Fine, fine, I'll check it out. Although neither you nor Lord Mar addressed the point I made about the sinking ship. Why not?
Not sure if it's me being the you here?
Or change it to a gun. Even if someone believes/perceives the gun to be unloaded, it can still shoot somebody if it is, in reality, loaded.
The perception that the gun is unloaded does not alter the reality that it is loaded. Perception is not reality, and I'll bet you Swami Buttmuncher doesn't make his argument nearly as directly.
Very good problem. Sorry that I haven't got any good answers to it as of right now, though my first thought was that
the brain in the vat scenario might give a reasonable explanation. I will have to think about this one nevertheless
I could try to clarify what I mean though.
I think it was you who mentioned it earlier,
@The Human Q-Tip , the irony in that two persons can have access to the exact same factual basis of a given issue, but at the same time take a complete opposite stance of each other.
Where's the truth in a situation like this? Obviously not in the facts, because then they would have to agree, right?
In you being a lawyer, let's take a look into the court room scene of a horrifying murder case, where some poor woman has been slain in cold blood.

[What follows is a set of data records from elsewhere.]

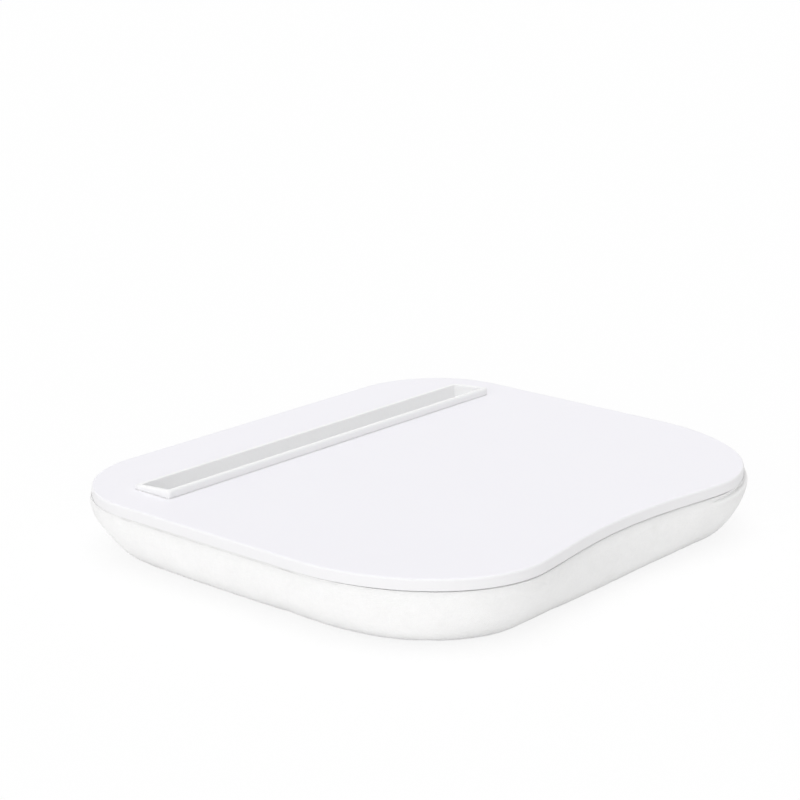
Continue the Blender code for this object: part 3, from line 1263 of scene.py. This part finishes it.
@dataclass
class CushionForm:
    """The cushion's section: crest under the board, bulge, drawn-in side and crowned bottom.

    Attributes:
        bulge: How far it stands out beyond the board.
        bulge_drop: How far below its crest it stands out most.
        side_power: How full its side is.
        crown: How far its foot's ring is above the ground.
        floor_cut: How far the ground cuts into its crowned bottom.
        belly_fade_share: The share of its height over which the belly cut fades.
        settled_depth: How far inwards from its foot a settled place is felt.
    """

    plan: TrayPlan
    height: float
    bulge: float = 0.6 * MM
    bulge_drop: float = 3.5 * MM
    draw_in: float = 19.5 * MM
    side_power: float = 1.28
    crown: float = 0.6 * MM
    floor_cut: float = 0.5 * MM
    belly_fade_share: float = 0.89
    curve_steps: int = 200
    settlings: tuple[Settling, ...] = (
        Settling((-0.137, 0.121), 42 * MM, 8 * MM, 14 * MM, -4.0 * MM),
        Settling((-0.135, 0.123), 36 * MM, 27 * MM, 8 * MM, 1.4 * MM, 3.0 * MM),
        Settling((-0.136, -0.100), 28 * MM, 5 * MM, 8 * MM, 3.2 * MM),
        Settling((0.124, -0.120), 38 * MM, 28 * MM, 9 * MM, 2.0 * MM, 3.0 * MM),
        Settling((-0.158, 0.0), 128 * MM, 16 * MM, 14 * MM, 0.0, 1.15 * MM),
    )
    settled_depth: float = 30.0 * MM

    def belly_share(self, height: float) -> float:
        """How much of the belly cut is left at a height; near the foot the front runs straight."""
        return max(0.0, 1 - (self.height - height) / (self.height * self.belly_fade_share))

    def ring(self, count: int, outset: float, height: float) -> Points:
        """The points of one level ring."""
        outline = self.plan.outline(count, self.belly_share(height))
        return level(grown(outline, outset), height)

    def side(self, shrink: float) -> Points:
        """Outsets and heights from the bulge to the foot.

        Args:
            shrink: How far inside the cover's outer face the line lies.

        Returns:
            The line's points.
        """
        angles = np.linspace(0, QUARTER_TURN, self.curve_steps)
        start = self.height - self.bulge_drop
        cosine, sine = np.clip(np.cos(angles), 0, 1), np.clip(np.sin(angles), 0, 1)
        inward = (self.draw_in + self.bulge) * (1 - cosine ** self.side_power)
        down = (start - self.crown) * sine ** self.side_power
        return np.column_stack([self.bulge - inward - shrink * cosine,
                                start - down + shrink * sine])

    def bottom(self, foot: Points, lift: float) -> Callable[[Points], np.ndarray]:
        """The crowned bottom inside the foot.

        Args:
            foot: The foot's ring.
            lift: How far above the outer face it lies.

        Returns:
            A function that gives the heights of flat points.
        """
        turns = np.arctan2(foot[:, 1], foot[:, 0])
        order = np.argsort(turns)
        reach = np.linalg.norm(foot[:, :2], axis=1)

        def height(flat: Points) -> np.ndarray:
            """Gives the bottom's heights, which are level where the cushion stands.

            Args:
                flat: Flat points.

            Returns:
                Their heights.
            """
            edge = np.interp(np.arctan2(flat[:, 1], flat[:, 0]), turns[order], reach[order],
                             period=FULL_TURN)
            share = np.linalg.norm(flat, axis=1) / edge
            crowned = (self.crown + self.floor_cut) * share ** 2 - self.floor_cut
            return np.maximum(0, crowned) + lift

        return height

    def asides(self, points: Points, rings: Sequence[np.ndarray]) -> Points:
        """Directions out of the cushion's side, fading towards its middle.

        Args:
            points: All points of a shell.
            rings: The numbers of its rings' points, the foot's last.

        Returns:
            A flat direction at each point.
        """
        around = outward(self.plan.outline(len(rings[-1])))
        aside = np.zeros((len(points), 2))
        for ring in rings:
            aside[ring] = around
        inner = np.setdiff1d(np.arange(len(points)), np.concatenate(rings))
        gaps = np.linalg.norm(points[inner, None, :2] - points[rings[-1], :2], axis=2)
        fade = 1 - smooth_share(gaps.min(1), 0, self.settled_depth)
        aside[inner] = around[gaps.argmin(1)] * fade[:, None]
        return aside


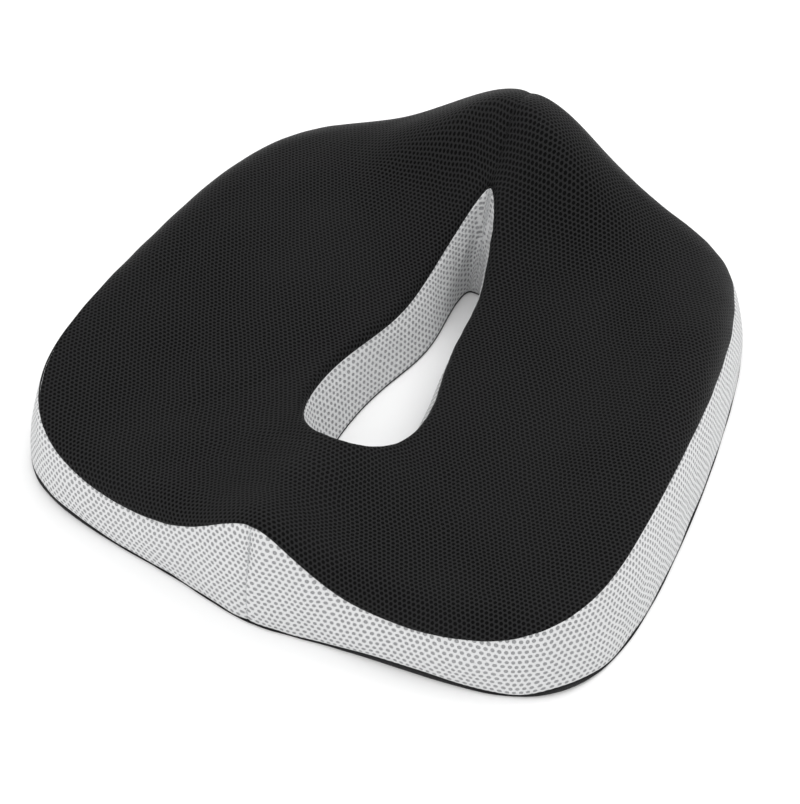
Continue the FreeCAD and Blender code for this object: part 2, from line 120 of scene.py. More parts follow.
def hole_edge(t, hole):
    """Plan outline of the teardrop hole: a round bulb, a slim tail and a pinched waist between them."""
    angle = math.pi * np.abs(t)
    bulb = np.sin(angle) * np.cos(angle / 2) ** 4 / BULB_PEAK
    slim = np.maximum(np.sin(angle), 0) ** (1 - hole["blunt"] * np.abs(t))
    y = (hole["front"] + hole["rear"]) / 2 - (hole["rear"] - hole["front"]) / 2 * np.cos(angle)
    upright = hole["lean"] * (t > 0)
    pinch = hole["pinch"] * (1 - LEAN_PINCH * upright) * np.exp(-((y - hole["waist"]) / WAIST_SPREAD) ** 2)
    x = hole["scale"] * ((1 - hole["tail"]) * bulb + hole["tail"] * slim) * (1 - pinch)
    x = x * (1 + LEAN_WIDTH * upright)
    return x * side(t) + BOW * np.exp(-((y - BOW_Y) / BOW_SPREAD) ** 2), y


def rim_seam(t):
    foot_x, foot_y = base_edge(t)
    edge_x, edge_y = hole_edge(t, HOLE_TOP)
    share = along(SEAM_INSET, t) / np.hypot(edge_x - foot_x, edge_y - foot_y)
    return (foot_x + (edge_x - foot_x) * share, foot_y + (edge_y - foot_y) * share,
            along(SEAM_HEIGHT, t))


def top(t, u):
    """Top of the seat: u is 0 at the rim seam and 1 at the hole."""
    seam_x, seam_y, seam_z = rim_seam(t)
    edge_x, edge_y = hole_edge(t, HOLE_TOP)
    width = np.hypot(edge_x - seam_x, edge_y - seam_y)
    rim, seat, lip = along(RIM_HEIGHT, t), along(SEAT_HEIGHT, t), along(LIP_HEIGHT, t)
    level = np.where(u < 0.5, rim + (seat - rim) * ease(2 * u), seat + (lip - seat) * ease(2 * u - 1))
    level = seam_z + (level - seam_z) * quarter(u * width / along(RIM_ROLL, t))
    level = level - LIP_ROLL * (1 - quarter((1 - u) * width / LIP_ROLL))
    return point(seam_x + (edge_x - seam_x) * u, seam_y + (edge_y - seam_y) * u, level)


def band(t, u):
    """Outer side of the cushion: u is 0 at the base seam and 1 at the rim seam."""
    foot_x, foot_y = base_edge(t)
    foot_z = band_foot(t)
    seam_x, seam_y, seam_z = rim_seam(t)
    inset = np.hypot(foot_x - seam_x, foot_y - seam_y)
    share = u - 4 * u * (1 - u) * BAND_BULGE / inset
    return point(foot_x + (seam_x - foot_x) * share, foot_y + (seam_y - foot_y) * share,
                 foot_z + (seam_z - foot_z) * u)


def band_foot(t):
    """Height of the grey band's lower edge."""
    start, spread, rise = STRIP_REAR
    height = STRIP_LEAST + STRIP_WANDER * np.sin(41 * t) + rise * ease((np.abs(t) - start) / spread)
    for place, spread, rise in STRIPS:
        height = height + rise * np.exp(-((t - place) / spread) ** 2)
    return height


def lining(t, u):
    """Wall of the hole: u is 0 at the seat and 1 at the base cloth."""
    edge = top(t, np.ones_like(u))
    foot_x, foot_y = hole_edge(t, HOLE_BASE)
    foot = point(foot_x, foot_y, LINING_FOOT)
    return edge + (foot - edge) * u[..., None]


# ---- Cloth panels as grids ----------------------------------------------------------------

def unit(vectors):
    return vectors / np.maximum(np.linalg.norm(vectors, axis=-1, keepdims=True), 1e-9)


def surface_frames(surface, t, u):
    """Points and outward normals of a surface at places t and u."""
    step = 0.003
    t, u = np.broadcast_arrays(np.asarray(t, float), np.asarray(u, float))

    def at(t_shift, u_shift):
        return surface((t + t_shift + 1) % 2 - 1, np.clip(u + u_shift, 0, 1))

    normals = unit(np.cross(at(step, 0) - at(-step, 0), at(0, step) - at(0, -step)))
    return surface(t, u), normals


def sample(surface, t_places, u_places):
    """Points and outward normals of a surface on a grid of places."""
    return surface_frames(surface, *np.meshgrid(t_places, u_places, indexing="ij"))


def both_sides(half):
    """Places on the whole ring, from those on its +X half."""
    return np.concatenate([-half[:0:-1], half])


def rolled_edge(points, normals, radius, first):
    """More columns that turn the panel's edge under in a half circle."""
    edge, inner = (points[:, 0], points[:, 1]) if first else (points[:, -1], points[:, -2])
    normal = normals[:, 0] if first else normals[:, -1]
    away = unit(edge - inner)
    turns = np.radians(np.linspace(25, 190, 7))
    columns = [edge + radius * ((math.cos(turn) - 1) * normal + math.sin(turn) * away)
               for turn in turns]
    if first:
        columns.reverse()
    return np.stack(columns, axis=1)


def run_lengths(points):
    """Length along each row of points, from its first point."""
    steps = np.linalg.norm(np.diff(points, axis=1), axis=2)
    return np.concatenate([np.zeros((len(points), 1)), np.cumsum(steps, axis=1)], axis=1)


def ripple(a, b, wave, seed):
    """Smooth uneven ripples of about -1 to 1: a few fixed waves that cross each other."""
    total = 0
    for k in range(5):
        heading = seed * 1.7 + k * 2.4
        scale = 2 * math.pi / wave * (0.7 + 0.23 * k)
        total = total + np.sin(scale * (a * math.cos(heading) + b * math.sin(heading)) + 3.1 * k * seed)
    return total / 3.2


def placed(name, data):
    """A new object in the scene."""
    thing = bpy.data.objects.new(name, data)
    bpy.context.scene.collection.objects.link(thing)
    return thing


def grid_mesh(name, points, weave):
    """One mesh of quads from a grid of points in millimetres, with its weave as UVs in millimetres."""
    rows, columns = points.shape[:2]
    mesh = bpy.data.meshes.new(name)
    faces = []
    corners = []
    for i in range(rows - 1):
        for j in range(columns - 1):
            cell = [(i, j), (i + 1, j), (i + 1, j + 1), (i, j + 1)]
            faces.append([row * columns + column for row, column in cell])
            corners += cell
    mesh.from_pydata((points.reshape(-1, 3) * MM).tolist(), [], faces)
    layer = mesh.uv_layers.new(name="weave")
    corner = np.array(corners)
    layer.data.foreach_set("uv", weave[corner[:, 0], corner[:, 1]].astype(np.float32).ravel())
    mesh.polygons.foreach_set("use_smooth", [True] * len(faces))
    mesh.update()
    return placed(name, mesh)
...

There are two opposing sides in court, the accuser and the accused. They have opposing notions about the exact circumstances of the situation of interest, obviously since the alleged murderer, the husband of the murdered woman, claims innocence. Therefore we need a third party, a judge and a jury, the more neutral the better, to listen out both sides and also the witnesses and then use this information to establish a time lime of the happenings. Based on this they will try to make the correct judgement of what
really happened that day.
The truth came out. The evidence spoke for itself. There was no doubt in anyone's mind that the husband was in fact guilty. So he's being put to jail, sentenced to life because of the brutality of the murder.
When he was in fact innocent. He was just a poor victim of being at all the wrong places to the wrong times, felled by witnesses who, because of their lacking understanding of the context, didn't really knew the actual meaning of what they saw and heard.
The husband continues to claim his innocence, but as we know:
So, because of the attention the case gets in the media, the husband becomes some kind of a official interest and he is thereby rewarded with his own Wikipedia page. Here his early years are described in a couple of paragraphs, about his problematic child hood, the lack of a father figure, the poor grades and the following drop out, his teenage loneliness and frustration etc etc. There will also be some paragraphs about the happenings that fateful night as concluded by the judiciary, followed by some information about the trial, with an overview of all the evidence pointing in the obvious direction of him being guilty. At last there will be just one single sentence, describing how the man died while still in prison, claiming innocence until he took his last breath of air.
So the man dies and the truth dies with him, as the actual murderer also dies with his secret. All that stands are the conclusions of the legal system and the references to it on Wikipedia; the official epistemological truth according to law and history.
But again, assuming that we don't know about the man's innocence either, what is the truth exactly?
I believe that this stand in connection with the point McKenna's making. He is talking about how epistemological reality is just an illusion, a common confusion about what the world really is. We confuse words with reality and tend to forget that words are only symbols, they are nothing but concepts of reality.
Perhaps a personal anecdote can explain this: I was in the woods once and there I saw a fallen tree. Its trunk was split open by a lightning and inside it crawled all sorts of colourful little insects. Then I saw this tree fungi, clinging itself to the side of the stump. It seemed to me that it was trying to suck out the last drops of life left in the hardwood. I stood there for awhile, watching this symbiosis, when I suddenly got the realisation that I couldn't make the distinction anymore between the tree and all its different parts, the fungi, nor the busy little insects. I couldn't separate them. To me they were all representing the same thing. It was as if I had forgotten the words
tree, fungi and
insects, which then made them in some way to disappear before my eyes in becoming one and the same.
What is
really happening in the discussions on this message boards? What are we exactly doing when we're discussing racism and police violence as in threads like these, or religion as has been discussed in others? Or what about a discussion about TTs actual worth in dollars?
To me, it is all a contention about truth. We have all our different viewpoints, our different perceptions of a given situation, and we are in some way or another, be it civil or not, trying to find out about what the truth really is. We are arguing about the nature of reality.
You can see this happen everywhere around us and that these strifes can be of consequence. Religious conflicts are about whose world view is the right one. Political conflict are about which stances and meanings are correct. Two neighbouring countries, who have been engaged in a decade long, seemingly never-ending war with each other, are having a childish fight about who
really started, whose fault the current conflict
really is. It also on a micro level: The disagreement between two siblings, which in the long run leads to the whole family to fall apart over the question: What was it dad
really did say about the inheritance just before he passed away?
But as you've said yourself: Even though we have access to the exact same factual basis, we can still end up being strong opposers to each other. In the end, life remains a mystery. No one's really got a clue about anything. We can take more or less educated guesses of course, but that's it. There exist no single reality other than what's happening NOW.